9. Donations to Charitable Institutions

Donations to specified funds and charitable institutions under Section 80G offer deductions up to 50% or 100%, depending on the institution and donation type.

While this deduction applies to individuals and companies, businesses often leverage it for CSR (Corporate Social Responsibility) activities.

10. Startups and New Business Incentives

The government offers various tax benefits to startups and new businesses, such as:

  • Section 80IAC: 100% deduction on profits for three consecutive years for eligible startups recognized by the DPIIT.
  • Section 54GB: Capital gains exemption when investing in specified startups.

These incentives foster entrepreneurship and innovation.

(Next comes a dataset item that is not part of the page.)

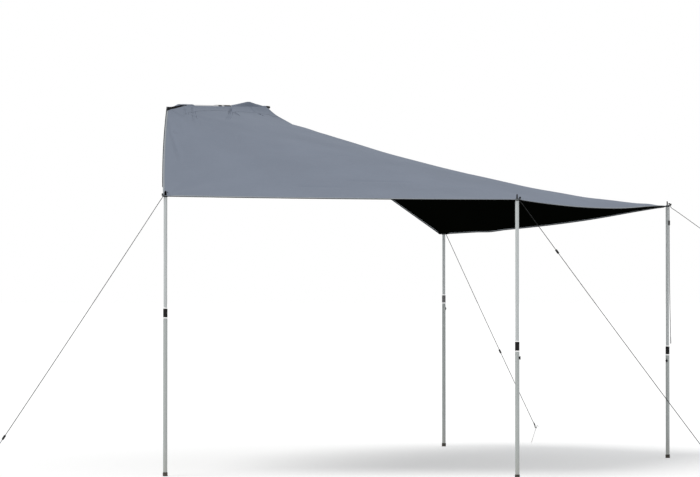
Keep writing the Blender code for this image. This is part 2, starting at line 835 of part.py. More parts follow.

Tips to Maximize Tax Deductions

  • Maintain proper documentation: Keep invoices, bills, and contracts to support all expense claims.
  • Separate personal and business finances: Avoid mixing personal expenses with business to ensure clarity during audits.
  • Stay updated on tax laws: Regularly review government notifications and budget announcements.
  • Plan capital expenditures: Time your asset purchases to maximize depreciation benefits.
  • Consult a tax professional: A Chartered Accountant (CA) can help identify all eligible deductions and plan accordingly.

Common Mistakes to Avoid

  • Claiming personal expenses as business deductions.
  • Failing to maintain proper evidence or documentation.
  • Ignoring deadlines for filing tax returns and claims.
  • Overlooking sector-specific deductions.
  • Not reconciling financial books with tax filings.

Conclusion

Understanding and utilizing the various tax deductions available to Indian businesses can significantly improve your financial health and competitive edge. In 2025, with evolving business landscapes and tax reforms, it is more important than ever to be proactive about tax planning.

By claiming legitimate deductions such as business expenses, depreciation, R&D incentives, and employment generation benefits, businesses can optimize tax liabilities, boost growth, and contribute positively to the economy.